Video Game High School (often abbreviated VGHS) is an action comedy web series from Rocket Jump Studios.

The first season has a movie format, broken into nine episodes, following Brian's acceptance into Video Game High School, and his first week there. He struggles to fit in and clashes with The Law, and gets expelled, but signs up for first-person shooter (FPS) tryouts, and gets accepted onto the Junior Varsity (JV) team. The second season has a television format, with story lines of every main character in each episode, and takes place over a longer time. The VGHS Varsity FPS team is disqualified from its season, and the JV team, including Jenny and Brian and coached by Jenny's mother, takes its place.
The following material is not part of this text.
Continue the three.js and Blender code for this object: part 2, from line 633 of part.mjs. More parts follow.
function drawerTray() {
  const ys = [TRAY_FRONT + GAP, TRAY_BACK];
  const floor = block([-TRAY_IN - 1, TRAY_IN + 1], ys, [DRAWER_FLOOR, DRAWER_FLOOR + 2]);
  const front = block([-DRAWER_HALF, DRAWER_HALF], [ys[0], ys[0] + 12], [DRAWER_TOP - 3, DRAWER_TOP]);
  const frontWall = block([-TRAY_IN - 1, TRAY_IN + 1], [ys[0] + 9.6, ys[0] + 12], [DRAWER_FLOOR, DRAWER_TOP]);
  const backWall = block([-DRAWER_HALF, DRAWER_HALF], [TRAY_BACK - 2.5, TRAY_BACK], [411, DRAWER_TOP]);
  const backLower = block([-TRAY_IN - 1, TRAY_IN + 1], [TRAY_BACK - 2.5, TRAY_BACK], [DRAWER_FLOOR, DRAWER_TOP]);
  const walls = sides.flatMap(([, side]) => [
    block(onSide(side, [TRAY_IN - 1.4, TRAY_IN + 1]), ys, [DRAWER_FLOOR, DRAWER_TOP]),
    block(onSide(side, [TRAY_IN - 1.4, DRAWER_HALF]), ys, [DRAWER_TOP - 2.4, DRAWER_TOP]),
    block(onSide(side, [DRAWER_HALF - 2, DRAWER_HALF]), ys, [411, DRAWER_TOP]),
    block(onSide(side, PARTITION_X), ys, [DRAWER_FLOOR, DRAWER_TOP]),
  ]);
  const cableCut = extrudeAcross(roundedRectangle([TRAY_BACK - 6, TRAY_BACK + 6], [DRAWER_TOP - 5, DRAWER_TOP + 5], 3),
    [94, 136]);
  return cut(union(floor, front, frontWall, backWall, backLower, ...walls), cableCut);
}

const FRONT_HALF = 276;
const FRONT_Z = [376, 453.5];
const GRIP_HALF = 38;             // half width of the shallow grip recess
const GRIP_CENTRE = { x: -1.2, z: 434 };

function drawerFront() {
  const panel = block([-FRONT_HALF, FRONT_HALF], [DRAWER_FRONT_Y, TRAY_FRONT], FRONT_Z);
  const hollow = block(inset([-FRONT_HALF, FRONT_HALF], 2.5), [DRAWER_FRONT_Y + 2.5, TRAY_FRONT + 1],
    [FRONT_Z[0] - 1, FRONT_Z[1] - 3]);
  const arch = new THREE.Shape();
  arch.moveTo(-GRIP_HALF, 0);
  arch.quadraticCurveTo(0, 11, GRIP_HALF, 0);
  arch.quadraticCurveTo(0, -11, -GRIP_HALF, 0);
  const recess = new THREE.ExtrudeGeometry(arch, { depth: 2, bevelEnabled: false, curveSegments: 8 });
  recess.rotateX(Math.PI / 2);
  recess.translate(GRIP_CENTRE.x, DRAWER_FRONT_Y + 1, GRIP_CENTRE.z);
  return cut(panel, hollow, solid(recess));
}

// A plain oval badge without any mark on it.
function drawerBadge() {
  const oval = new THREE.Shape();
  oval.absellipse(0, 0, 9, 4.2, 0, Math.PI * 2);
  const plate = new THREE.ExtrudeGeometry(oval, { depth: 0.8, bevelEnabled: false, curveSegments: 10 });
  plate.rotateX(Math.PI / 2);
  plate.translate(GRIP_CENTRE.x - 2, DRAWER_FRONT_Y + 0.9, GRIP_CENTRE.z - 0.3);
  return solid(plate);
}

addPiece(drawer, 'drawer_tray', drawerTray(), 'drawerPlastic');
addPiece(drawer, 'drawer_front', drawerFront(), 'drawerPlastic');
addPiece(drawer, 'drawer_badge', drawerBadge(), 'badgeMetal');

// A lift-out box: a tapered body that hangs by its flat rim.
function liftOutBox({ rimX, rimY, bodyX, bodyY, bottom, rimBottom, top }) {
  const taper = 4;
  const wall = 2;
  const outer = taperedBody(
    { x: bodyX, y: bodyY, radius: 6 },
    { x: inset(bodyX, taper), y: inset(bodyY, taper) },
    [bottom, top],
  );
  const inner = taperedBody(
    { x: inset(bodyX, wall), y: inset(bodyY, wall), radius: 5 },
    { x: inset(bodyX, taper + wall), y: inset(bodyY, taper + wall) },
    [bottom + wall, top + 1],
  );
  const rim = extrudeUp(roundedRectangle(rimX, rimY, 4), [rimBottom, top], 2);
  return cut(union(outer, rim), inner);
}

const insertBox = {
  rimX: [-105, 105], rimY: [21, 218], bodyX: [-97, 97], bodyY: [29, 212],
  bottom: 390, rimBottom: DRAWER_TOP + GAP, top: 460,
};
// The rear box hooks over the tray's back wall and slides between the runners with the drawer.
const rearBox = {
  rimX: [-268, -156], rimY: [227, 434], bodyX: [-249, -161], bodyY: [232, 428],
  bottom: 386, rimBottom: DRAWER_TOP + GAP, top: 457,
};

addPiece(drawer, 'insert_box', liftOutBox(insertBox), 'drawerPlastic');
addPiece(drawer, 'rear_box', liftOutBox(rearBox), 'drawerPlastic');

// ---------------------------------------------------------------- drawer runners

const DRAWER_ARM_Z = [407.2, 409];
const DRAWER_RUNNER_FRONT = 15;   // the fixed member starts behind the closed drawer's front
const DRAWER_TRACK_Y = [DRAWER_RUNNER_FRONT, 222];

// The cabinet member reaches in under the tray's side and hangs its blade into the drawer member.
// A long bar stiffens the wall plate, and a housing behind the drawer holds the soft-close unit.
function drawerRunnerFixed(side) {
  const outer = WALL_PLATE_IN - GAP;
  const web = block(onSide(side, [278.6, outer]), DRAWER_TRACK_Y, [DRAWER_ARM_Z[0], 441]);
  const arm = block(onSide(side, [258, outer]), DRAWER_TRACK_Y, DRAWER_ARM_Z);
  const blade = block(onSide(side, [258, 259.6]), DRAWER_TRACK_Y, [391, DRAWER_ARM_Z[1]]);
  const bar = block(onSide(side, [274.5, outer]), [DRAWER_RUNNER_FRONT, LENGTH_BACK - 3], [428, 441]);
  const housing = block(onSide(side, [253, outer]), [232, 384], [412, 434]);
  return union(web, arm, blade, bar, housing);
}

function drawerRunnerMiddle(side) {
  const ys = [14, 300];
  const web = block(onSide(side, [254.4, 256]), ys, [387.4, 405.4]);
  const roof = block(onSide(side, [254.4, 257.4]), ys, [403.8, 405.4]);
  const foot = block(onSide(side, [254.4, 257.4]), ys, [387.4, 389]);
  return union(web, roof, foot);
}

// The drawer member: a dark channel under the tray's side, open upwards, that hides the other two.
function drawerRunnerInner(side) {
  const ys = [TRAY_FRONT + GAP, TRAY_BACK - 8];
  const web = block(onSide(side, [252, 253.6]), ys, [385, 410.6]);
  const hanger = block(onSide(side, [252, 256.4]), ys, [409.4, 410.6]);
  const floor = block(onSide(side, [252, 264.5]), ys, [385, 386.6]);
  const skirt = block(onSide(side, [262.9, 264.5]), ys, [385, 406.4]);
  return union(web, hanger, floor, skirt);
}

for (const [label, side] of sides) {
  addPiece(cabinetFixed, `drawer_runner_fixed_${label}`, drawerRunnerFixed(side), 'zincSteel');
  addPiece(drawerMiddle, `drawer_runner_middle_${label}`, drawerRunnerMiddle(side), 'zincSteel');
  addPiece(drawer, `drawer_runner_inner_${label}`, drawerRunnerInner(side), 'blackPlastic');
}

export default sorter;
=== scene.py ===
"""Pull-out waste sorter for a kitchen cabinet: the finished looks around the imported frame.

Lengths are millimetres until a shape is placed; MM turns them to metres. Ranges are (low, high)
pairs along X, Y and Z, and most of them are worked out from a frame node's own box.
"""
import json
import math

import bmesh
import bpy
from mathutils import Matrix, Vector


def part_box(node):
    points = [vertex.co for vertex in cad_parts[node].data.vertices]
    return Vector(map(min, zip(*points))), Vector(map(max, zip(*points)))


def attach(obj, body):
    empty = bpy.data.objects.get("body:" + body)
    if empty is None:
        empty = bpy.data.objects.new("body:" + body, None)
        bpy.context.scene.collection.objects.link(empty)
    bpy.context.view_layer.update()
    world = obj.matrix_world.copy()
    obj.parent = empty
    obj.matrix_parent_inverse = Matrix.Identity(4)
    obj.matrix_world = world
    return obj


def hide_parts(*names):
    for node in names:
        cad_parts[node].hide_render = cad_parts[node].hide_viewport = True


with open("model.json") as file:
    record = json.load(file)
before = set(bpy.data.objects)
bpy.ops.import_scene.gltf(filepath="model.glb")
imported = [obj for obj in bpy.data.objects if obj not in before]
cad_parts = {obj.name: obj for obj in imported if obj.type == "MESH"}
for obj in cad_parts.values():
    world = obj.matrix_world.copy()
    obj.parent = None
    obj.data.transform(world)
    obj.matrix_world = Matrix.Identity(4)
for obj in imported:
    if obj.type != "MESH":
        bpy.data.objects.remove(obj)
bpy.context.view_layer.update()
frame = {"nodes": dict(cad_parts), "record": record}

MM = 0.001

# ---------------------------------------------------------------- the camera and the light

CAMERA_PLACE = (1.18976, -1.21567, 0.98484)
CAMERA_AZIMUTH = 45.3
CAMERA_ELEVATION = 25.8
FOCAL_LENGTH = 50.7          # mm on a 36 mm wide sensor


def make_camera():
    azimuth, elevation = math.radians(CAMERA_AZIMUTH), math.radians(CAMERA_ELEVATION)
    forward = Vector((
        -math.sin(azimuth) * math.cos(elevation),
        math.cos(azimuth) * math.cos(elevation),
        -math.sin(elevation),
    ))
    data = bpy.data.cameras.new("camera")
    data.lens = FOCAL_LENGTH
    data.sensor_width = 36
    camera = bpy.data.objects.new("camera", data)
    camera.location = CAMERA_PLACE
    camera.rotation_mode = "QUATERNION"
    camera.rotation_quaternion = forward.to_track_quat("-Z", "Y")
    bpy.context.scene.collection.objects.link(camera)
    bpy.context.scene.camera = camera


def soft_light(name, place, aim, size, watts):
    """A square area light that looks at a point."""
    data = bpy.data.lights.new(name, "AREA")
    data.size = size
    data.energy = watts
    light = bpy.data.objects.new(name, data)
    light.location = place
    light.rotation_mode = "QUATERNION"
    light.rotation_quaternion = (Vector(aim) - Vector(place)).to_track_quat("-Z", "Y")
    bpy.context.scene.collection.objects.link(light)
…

Over the course of the season Jenny and Brian begin secretly dating, Jenny copes with having her mother back in her life, Brian tries to connect with his mother, Ted tries to fit in with the drifters, Ki finds her place at VGHS, and The Law picks himself up after losing so much.

Series overview

List of episodes

Season 1 (2012)

Season 1 episodes were released once a week, from May 11 to July 5, 2012. Each episode was first released on the Rocket Jump website, and a week later the same episode was re-released on the YouTube channel "freddiew." This was done in an effort to attract more visitors to the studio's official website. People who pledged $20 or more to the project's Kickstarter received HD digital downloads of each episode as they came out, as well as an HD download of the complete season. Those who pledged $25 or more received an exclusive DVD of the series with limited edition cover art, signed by cast and crew, and those who pledged $30 or more received an exclusive Blu-ray version.

Season 2 (2013)
Season 2 was confirmed during the latter half of 2012 by several of the people who worked on the first season. The Kickstarter fundraiser for season 2 started January 11, 2013, and ended on February 11, 2013, with the project more than sufficiently funded. A trailer for season 2 was released July 11, 2013, announcing the release of the first episode on July 25, 2013, but episode 1 was delayed until the following day. Inspired by The Hobbit: An Unexpected Journey, released a couple months before the production of season 2, select scenes were shot at 48 frames per second, twice the frame rate used on YouTube. The high frame rate (HFR) episodes were usually released on Rocket Jump's website at the same time as YouTube.

Season 3 (2014)
A third season was hinted at during the fundraising for season 2. Writing began during the post-production of season 2, and a third season was confirmed following the credits in the final episode of season 2. Scripts were completed in mid January 2014, the fundraiser campaign ran from January 23 to February 24, this time on Indiegogo, and filming began in March 2014. It began releasing October 13, 2014. Season 3 will be the final season.